Provided records —

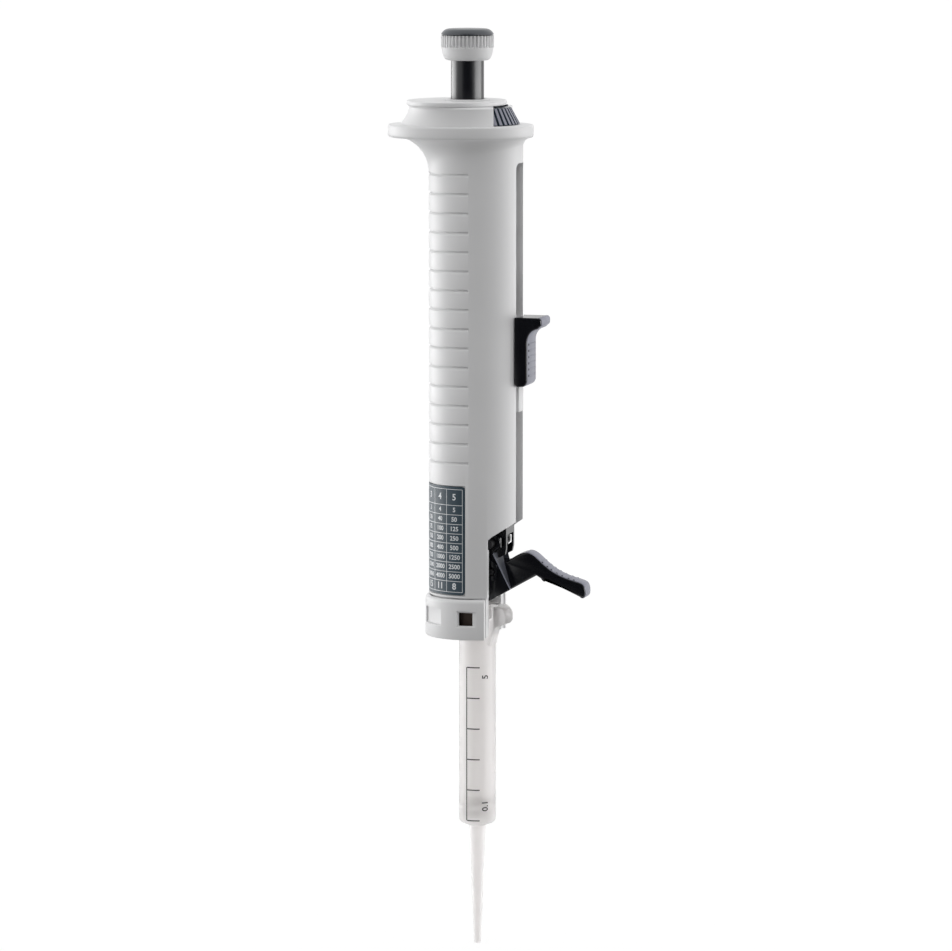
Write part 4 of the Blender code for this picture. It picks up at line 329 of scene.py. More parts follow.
# Dispensing tip
TIP_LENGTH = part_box("tip_barrel")[1].z
NOZZLE_BORE_RADIUS = 0.5 * MM
NOZZLE_BORE_CONE = 1.2 * MM
NOZZLE_END_RADIUS = 1.17 * MM
NOZZLE_ROOT_RADIUS = 2.75 * MM
NOZZLE_LENGTH = 40.6 * MM
BARREL_RADIUS = 6.2 * MM
BARREL_BORE_RADIUS = 5.52 * MM
BARREL_SHOULDER = 1.9 * MM
BARREL_FLOOR = 43.4 * MM
HEAD_RADIUS = 7.4 * MM
HEAD_EDGE = 0.2 * MM
HEAD_BOTTOM = TIP_LENGTH - 4.1 * MM
WING_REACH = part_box("tip_barrel")[1].x - 0.3 * MM
WING_HALF_WIDTH = 4.2 * MM
WING_EDGE = 0.3 * MM
WING_CORNER = 3.0 * MM
WING_END_RADIUS = 6.0 * MM
WING_TOP = TIP_LENGTH - 0.4 * MM
WING_BOTTOM = TIP_LENGTH - 5.1 * MM
WING_TOE = WING_BOTTOM - 4.6 * MM
REAR_GUSSET_SHARE = 0.6
SCALE_LINE_ANGLE = radians(249.2)
SCALE_LINE = 0.38 * MM
SCALE_BOTTOM = 43.0 * MM
SCALE_TOP = 95.2 * MM
SCALE_TICKS = 6
SCALE_TICK_REACH = 4.6 * MM
SCALE_FIGURES = (("5", SCALE_TOP - 3.2 * MM), ("0.1", SCALE_BOTTOM + 5.0 * MM))

# Clear plastics differ in how strongly they bend light
CLEAR = {"grain": 1400.0, "transmission": 0.85}

# Finishes: colour, roughness, how much the colour clouds, strength of the grain, and what else differs
CLOUD_SCALE = 60.0
CLOUD_SPAN = (0.3, 0.7)
GLOSS_SHARES = (0.88, 1.12)
GRAIN_SCALE = 2200.0
GRAIN_HEIGHT = 0.05 * MM
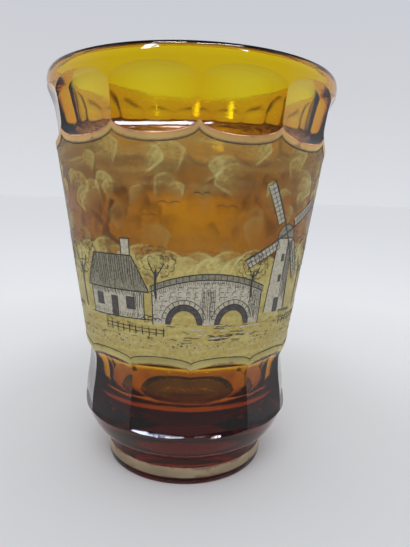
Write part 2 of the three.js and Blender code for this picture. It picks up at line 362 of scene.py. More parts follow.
def cavity_rows():
    crest = cone_radius(LIP_FOOT) - LIP_ROUND[0]
    inner = LIP_THICKNESS - LIP_ROUND[0]
    rows = quarter((crest, LIP_FOOT), LIP_ROUND, 0, 90, 10)[1:]
    rows += quarter((crest, HEIGHT - LIP_INNER_ROUND), (inner, LIP_INNER_ROUND), 90, 180, 10)[1:]
    top = np.array(rows[-1])
    shoulder = np.array((cone_radius(SHOULDER) - SHOULDER_WALL, SHOULDER))
    wall = np.array((BOWL_RADIUS, BOWL_TOP))
    lift = (shoulder - wall) / np.linalg.norm(shoulder - wall)
    rows += list(bezier([top, top + (shoulder - top) * 0.35, shoulder + lift * 7, shoulder], 12)[1:])
    rows += [shoulder + (wall - shoulder) * t for t in np.linspace(0, 1, 13)[1:]]
    bowl = (BOWL_RADIUS - FLOOR_RADIUS, BOWL_TOP - FLOOR_HEIGHT)
    rows += quarter((FLOOR_RADIUS, BOWL_TOP), bowl, 0, -90, 28)[1:]
    return rows + [(FLOOR_RADIUS * k, FLOOR_HEIGHT) for k in (0.75, 0.5, 0.25, 0.08)]


# %% [markdown]
# One skin for the glass
#
# Light is bent by every surface of clear glass, so the inside and the outside must be one closed skin with even
# faces. All the rows, from the middle of the underside over the lip to the middle of the floor, are joined into a
# single net.


# %% Make the glass mesh
def ring_points(radius, z):
    radius, z = np.broadcast_to(radius, ANGLES.shape), np.broadcast_to(z, ANGLES.shape)
    return np.stack([radius * np.sin(ANGLES), -radius * np.cos(ANGLES), z], axis=1)


def net_faces(rows, columns, wrap=True, close=False):
    """Quads over a net of points. wrap joins its last column to the first, and close its last row."""
    r = np.arange(rows if close else rows - 1)[:, None] * columns
    c = np.arange(columns if wrap else columns - 1)[None, :]
    n, up = (c + 1) % columns, (r + columns) % (rows * columns)
    return np.stack([r + c, r + n, up + n, up + c], axis=-1).reshape(-1, 4)


def fan(start, columns, centre, turn=1):
    """Triangles from a ring of points to the point in its middle."""
    return [(start + (c + 1) % columns, start + c, centre)[::turn] for c in range(columns)]


def new_object(name, points, faces, smooth=True):
    mesh = bpy.data.meshes.new(name)
    mesh.from_pydata(np.asarray(points).tolist(), [], [tuple(f) for f in faces])
    mesh.polygons.foreach_set("use_smooth", [smooth] * len(mesh.polygons))
    mesh.update()
    made = bpy.data.objects.new(name, mesh)
    bpy.context.scene.collection.objects.link(made)
    print(name, len(mesh.polygons), "faces")
    return made


def add_glass():
    rows = [ring_points(*row) for row in foot_rows() + outer_rows() + cavity_rows()]
    columns, low = len(ANGLES), len(rows) * len(ANGLES)
    faces = net_faces(len(rows), columns).tolist()
    faces += fan(0, columns, low) + fan(low - columns, columns, low + 1, -1)
    points = np.vstack(rows + [[(0, 0, HOLLOW_DEPTH)], [(0, 0, FLOOR_HEIGHT)]])
    return new_object("glass_body_fine", points * MM, faces)


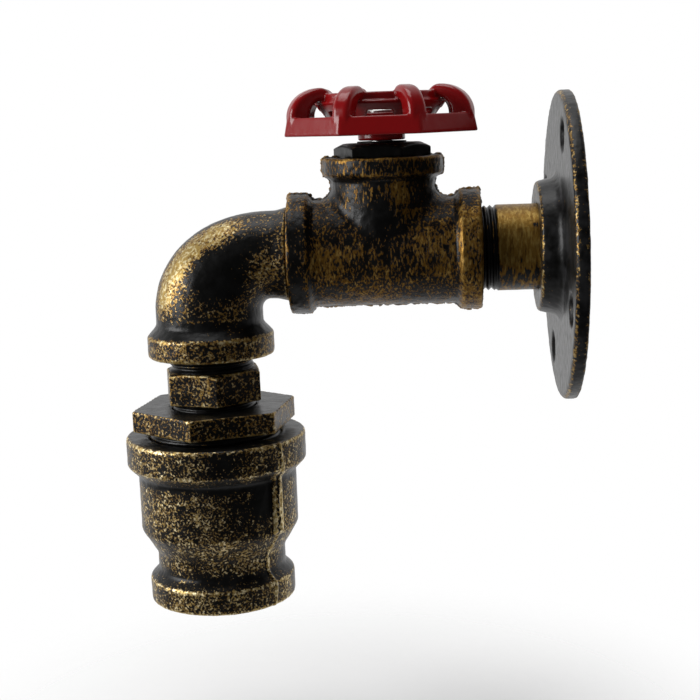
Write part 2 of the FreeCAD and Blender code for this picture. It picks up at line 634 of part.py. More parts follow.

Task directions — Restate each record word for word.

Task result —
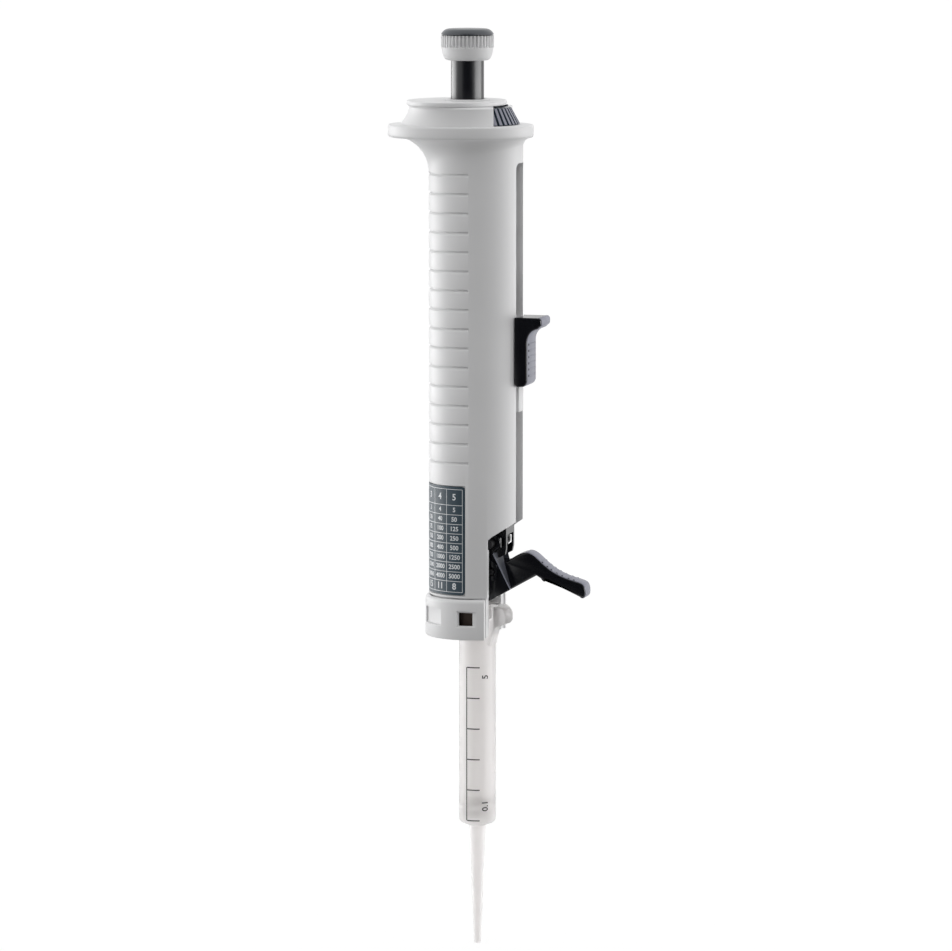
Write part 4 of the Blender code for this picture. It picks up at line 329 of scene.py. More parts follow.
# Dispensing tip
TIP_LENGTH = part_box("tip_barrel")[1].z
NOZZLE_BORE_RADIUS = 0.5 * MM
NOZZLE_BORE_CONE = 1.2 * MM
NOZZLE_END_RADIUS = 1.17 * MM
NOZZLE_ROOT_RADIUS = 2.75 * MM
NOZZLE_LENGTH = 40.6 * MM
BARREL_RADIUS = 6.2 * MM
BARREL_BORE_RADIUS = 5.52 * MM
BARREL_SHOULDER = 1.9 * MM
BARREL_FLOOR = 43.4 * MM
HEAD_RADIUS = 7.4 * MM
HEAD_EDGE = 0.2 * MM
HEAD_BOTTOM = TIP_LENGTH - 4.1 * MM
WING_REACH = part_box("tip_barrel")[1].x - 0.3 * MM
WING_HALF_WIDTH = 4.2 * MM
WING_EDGE = 0.3 * MM
WING_CORNER = 3.0 * MM
WING_END_RADIUS = 6.0 * MM
WING_TOP = TIP_LENGTH - 0.4 * MM
WING_BOTTOM = TIP_LENGTH - 5.1 * MM
WING_TOE = WING_BOTTOM - 4.6 * MM
REAR_GUSSET_SHARE = 0.6
SCALE_LINE_ANGLE = radians(249.2)
SCALE_LINE = 0.38 * MM
SCALE_BOTTOM = 43.0 * MM
SCALE_TOP = 95.2 * MM
SCALE_TICKS = 6
SCALE_TICK_REACH = 4.6 * MM
SCALE_FIGURES = (("5", SCALE_TOP - 3.2 * MM), ("0.1", SCALE_BOTTOM + 5.0 * MM))

# Clear plastics differ in how strongly they bend light
CLEAR = {"grain": 1400.0, "transmission": 0.85}

# Finishes: colour, roughness, how much the colour clouds, strength of the grain, and what else differs
CLOUD_SCALE = 60.0
CLOUD_SPAN = (0.3, 0.7)
GLOSS_SHARES = (0.88, 1.12)
GRAIN_SCALE = 2200.0
GRAIN_HEIGHT = 0.05 * MM
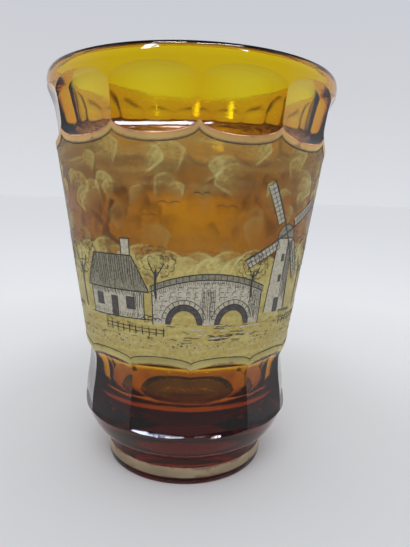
Write part 2 of the three.js and Blender code for this picture. It picks up at line 362 of scene.py. More parts follow.
def cavity_rows():
    crest = cone_radius(LIP_FOOT) - LIP_ROUND[0]
    inner = LIP_THICKNESS - LIP_ROUND[0]
    rows = quarter((crest, LIP_FOOT), LIP_ROUND, 0, 90, 10)[1:]
    rows += quarter((crest, HEIGHT - LIP_INNER_ROUND), (inner, LIP_INNER_ROUND), 90, 180, 10)[1:]
    top = np.array(rows[-1])
    shoulder = np.array((cone_radius(SHOULDER) - SHOULDER_WALL, SHOULDER))
    wall = np.array((BOWL_RADIUS, BOWL_TOP))
    lift = (shoulder - wall) / np.linalg.norm(shoulder - wall)
    rows += list(bezier([top, top + (shoulder - top) * 0.35, shoulder + lift * 7, shoulder], 12)[1:])
    rows += [shoulder + (wall - shoulder) * t for t in np.linspace(0, 1, 13)[1:]]
    bowl = (BOWL_RADIUS - FLOOR_RADIUS, BOWL_TOP - FLOOR_HEIGHT)
    rows += quarter((FLOOR_RADIUS, BOWL_TOP), bowl, 0, -90, 28)[1:]
    return rows + [(FLOOR_RADIUS * k, FLOOR_HEIGHT) for k in (0.75, 0.5, 0.25, 0.08)]


# %% [markdown]
# One skin for the glass
#
# Light is bent by every surface of clear glass, so the inside and the outside must be one closed skin with even
# faces. All the rows, from the middle of the underside over the lip to the middle of the floor, are joined into a
# single net.


# %% Make the glass mesh
def ring_points(radius, z):
    radius, z = np.broadcast_to(radius, ANGLES.shape), np.broadcast_to(z, ANGLES.shape)
    return np.stack([radius * np.sin(ANGLES), -radius * np.cos(ANGLES), z], axis=1)


def net_faces(rows, columns, wrap=True, close=False):
    """Quads over a net of points. wrap joins its last column to the first, and close its last row."""
    r = np.arange(rows if close else rows - 1)[:, None] * columns
    c = np.arange(columns if wrap else columns - 1)[None, :]
    n, up = (c + 1) % columns, (r + columns) % (rows * columns)
    return np.stack([r + c, r + n, up + n, up + c], axis=-1).reshape(-1, 4)


def fan(start, columns, centre, turn=1):
    """Triangles from a ring of points to the point in its middle."""
    return [(start + (c + 1) % columns, start + c, centre)[::turn] for c in range(columns)]


def new_object(name, points, faces, smooth=True):
    mesh = bpy.data.meshes.new(name)
    mesh.from_pydata(np.asarray(points).tolist(), [], [tuple(f) for f in faces])
    mesh.polygons.foreach_set("use_smooth", [smooth] * len(mesh.polygons))
    mesh.update()
    made = bpy.data.objects.new(name, mesh)
    bpy.context.scene.collection.objects.link(made)
    print(name, len(mesh.polygons), "faces")
    return made


def add_glass():
    rows = [ring_points(*row) for row in foot_rows() + outer_rows() + cavity_rows()]
    columns, low = len(ANGLES), len(rows) * len(ANGLES)
    faces = net_faces(len(rows), columns).tolist()
    faces += fan(0, columns, low) + fan(low - columns, columns, low + 1, -1)
    points = np.vstack(rows + [[(0, 0, HOLLOW_DEPTH)], [(0, 0, FLOOR_HEIGHT)]])
    return new_object("glass_body_fine", points * MM, faces)


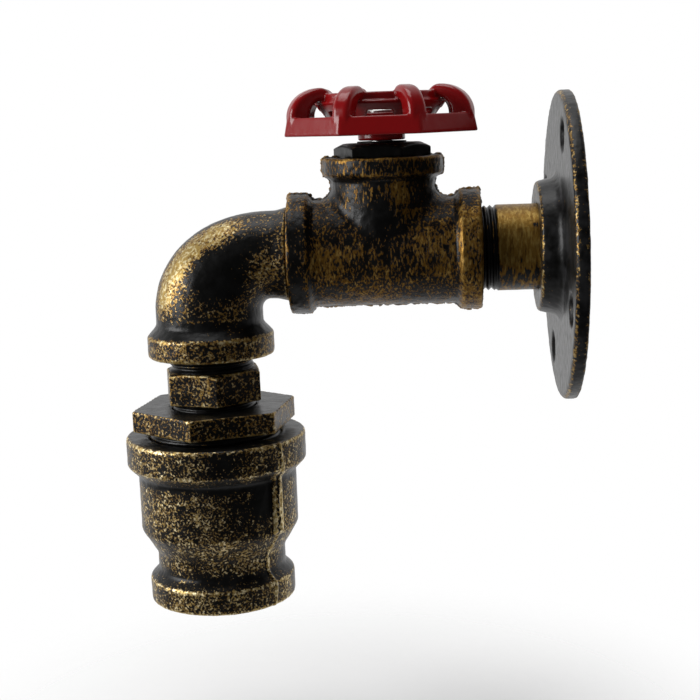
Write part 2 of the FreeCAD and Blender code for this picture. It picks up at line 634 of part.py. More parts follow.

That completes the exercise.